Desde la posesión del Presidente Duque el 7 de agosto de 2018, el país ha debido soportar una serie de protestas que si bien pueden considerarse el ejercicio de un derecho fundamental consagrado en nuestra Carta, no están resultando efectivas —al menos en lo que respecta a los últimos años— en cuanto a sus aparentes objetivos. En lugar de ello, las protestas se han convertido en una causa adicional del cúmulo de problemas que ya tenemos.
Yo diría que gran parte de ellas tienen su origen, más que en las razones que públicamente nos presentan, en el afán de sabotear una gestión de gobierno por parte de sectores que después de dos años no han aceptado su derrota. Pero independientemente de lo que muchos creemos son las verdaderas razones que han dado lugar a gran parte de las últimas protestas, pues para nadie es secreto que la politiquería y muchas veces la criminalidad usan esta herramienta de expresión popular para la búsqueda de sus oscuros propósitos, creo que una mirada objetiva —incluso prescindiendo de la discusión sobre las razones que la motivan— nos llevará a una conclusión irrefutable: la protesta, para la sociedad, es más perjudicial que útil.
Aunque sería equivocado desconocer las innumerables conquistas que en la historia de la humanidad se han alcanzado gracias a la movilización social, no sería menos equivocado dejar de reconocer que existen movilizaciones que producen problemas más graves que aquellos que las motivan. Es un tema práctico: si un sector de la sociedad decide adelantar un paro porque no está de acuerdo con algunas políticas del gobierno, su manifestación no puede generar problemas adicionales a esas políticas que ellos perciben como problemáticas, pues, de ser así, nos encontraríamos —acabada la protesta— con las mismas políticas sumadas a los problemas generados por ella (es tonto, ¿no?)… Y aquí las cifras no son para ignorar: hay estudios que indican que al comercio del país un día de protesta le cuesta unos 150 mil millones de pesos en pérdidas. Esto, más un costo promedio por día de paro de unos 20 mil millones de pesos, son datos que deberían mortificar a cualquiera que se preocupe por la estabilidad económica de su país.
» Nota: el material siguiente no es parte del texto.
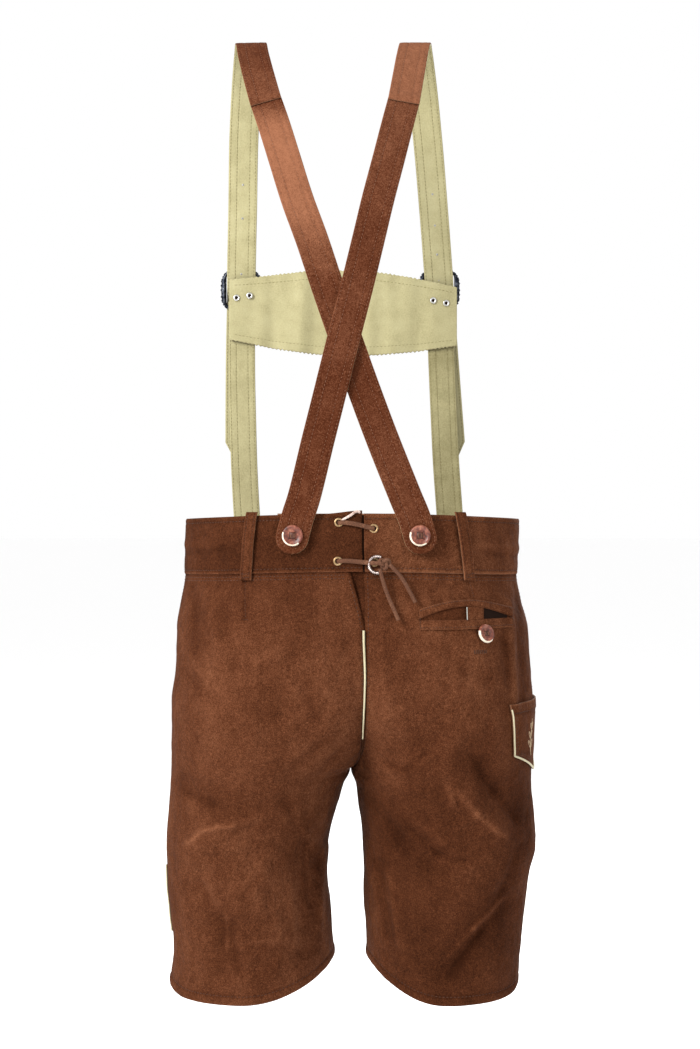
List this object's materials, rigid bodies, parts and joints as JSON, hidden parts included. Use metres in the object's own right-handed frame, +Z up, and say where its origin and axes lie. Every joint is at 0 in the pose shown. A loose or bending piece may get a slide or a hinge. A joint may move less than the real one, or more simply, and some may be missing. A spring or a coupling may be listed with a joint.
{
  "type": "lederhosen with braces",
  "caption": "Short brown suede trousers in worn form with a laced back, crossed braces, chest bar, buckles and side pocket.",
  "frame": {"origin": "mid-plane, level with the undersides of the strap crests, where the wearer's shoulders carry the braces", "axes": "+Z up, the garment's front faces -Y, the wearer's left is +X"},
  "size_m": [0.3891, 0.261, 0.9987],
  "materials": {
    "shorts_suede": "brushed brown suede with mottled nap",
    "cream_piping": "narrow cream leather piping",
    "brace_suede": "reddish brown suede",
    "cream_leather": "pale chamois-like lining leather",
    "horn_button": "polished reddish horn with a pale rim",
    "lace_leather": "suede thong",
    "brass_eyelet": "dulled brass",
    "nickel": "nickel plated",
    "buckle_metal": "blackened antique silver"
  },
  "bodies": {
    "root": {"back_panel_left": "shorts_suede", "back_panel_right": "shorts_suede", "front_panel_left": "shorts_suede", "front_panel_right": "shorts_suede", "waistband_back_left": "shorts_suede", "waistband_back_right": "shorts_suede", "waistband_front_left": "shorts_suede", "waistband_front_right": "shorts_suede", "back_gusset": "shorts_suede", "pocket_welt_upper": "shorts_suede", "pocket_welt_lower": "shorts_suede", "pocket_tab": "shorts_suede", "knife_pocket": "shorts_suede", "front_flap": "shorts_suede", "belt_loop_back_left": "shorts_suede", "belt_loop_back_right": "shorts_suede", "belt_loop_front_left": "shorts_suede", "belt_loop_front_right": "shorts_suede", "centre_back_piping": "cream_piping", "side_vent_piping_left": "cream_piping", "side_vent_piping_right": "cream_piping", "knife_pocket_piping": "cream_piping", "front_flap_piping": "cream_piping", "back_strap_left": "brace_suede", "back_strap_right": "brace_suede", "shoulder_strap_left": "brace_suede", "shoulder_strap_right": "brace_suede", "lower_strap_left": "brace_suede", "lower_strap_right": "brace_suede", "chest_bar": "brace_suede", "back_strap_lining_left": "cream_leather", "back_strap_lining_right": "cream_leather", "shoulder_strap_lining_left": "cream_leather", "shoulder_strap_lining_right": "cream_leather", "lower_strap_lining_left": "cream_leather", "lower_strap_lining_right": "cream_leather", "chest_bar_lining": "cream_leather", "pocket_button": "horn_button", "flap_button_left": "horn_button", "flap_button_right": "horn_button", "brace_button_back_left": "horn_button", "brace_button_back_right": "horn_button", "brace_button_front_left": "horn_button", "brace_button_front_right": "horn_button", "lace_upper": "lace_leather", "lace_lower": "lace_leather", "lace_knot": "lace_leather", "lace_end_long": "lace_leather", "lace_end_short": "lace_leather", "lace_eyelet_upper_left": "brass_eyelet", "lace_eyelet_upper_right": "brass_eyelet", "lace_eyelet_lower_left": "brass_eyelet", "lace_eyelet_lower_right": "brass_eyelet", "lace_ring": "nickel", "bar_eyelet_left_outer": "nickel", "bar_eyelet_left_inner": "nickel", "bar_eyelet_right_outer": "nickel", "bar_eyelet_right_inner": "nickel", "buckle_left": "buckle_metal", "buckle_right": "buckle_metal"}
  },
  "joints": []
}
No hacerlo es sinónimo de desprecio por lo propio.
En Colombia hay ejemplos de manifestaciones que se han desarrollado sin afectar derechos ciudadanos. Sin embargo, esa no es la constante en los últimos años. Protestas convertidas en eventos de vandalismo, movilizaciones que obstruyen libertades ciudadanas y expresiones violentas que producen efectos trágicos y destructivos, hacen parte del mal uso de un instrumento llamado a hacer valer voces y derechos que hoy terminan perdiendo fuerza por cuenta de una politiquería que no cesa en su búsqueda de idiotas útiles que generen caos. Un caos que luego esa misma politiquería usa para redactar su discurso.
Aquí lo que debemos hacer —sin miedo a romper tabúes— es poner sobre la mesa una discusión que contemple los componentes ético, cultural, político y jurídico en relación con la protesta social. ¿Para qué se protesta?, ¿cómo se protesta?, ¿quién se perjudica en la protesta?, ¿qué se gana y qué se pierde en la protesta?, ¿qué se construye y qué se destruye en la protesta?, en fin, formularnos las preguntas adecuadas para empezar a trabajar en las respuestas que nos ayuden a entender qué hacer y cómo actuar alrededor de un derecho constitucional que la fuerza de los hechos ha convertido en una amenaza al orden social y a la estabilidad económica e institucional, quizá por la falta de una regulación que la restrinja con el fin de evitar que se siga deformando.
Todos, profesores, estudiantes, indígenas, trabajadores, transportadores, artistas, etcétera, tienen derecho a movilizarse en la pretensión de lograr mejores condiciones para los sectores que representan, pero nunca —¡nunca!— el ejercicio de tal derecho se traduce en la facultad de afectar los derechos de los demás y la estabilidad del país.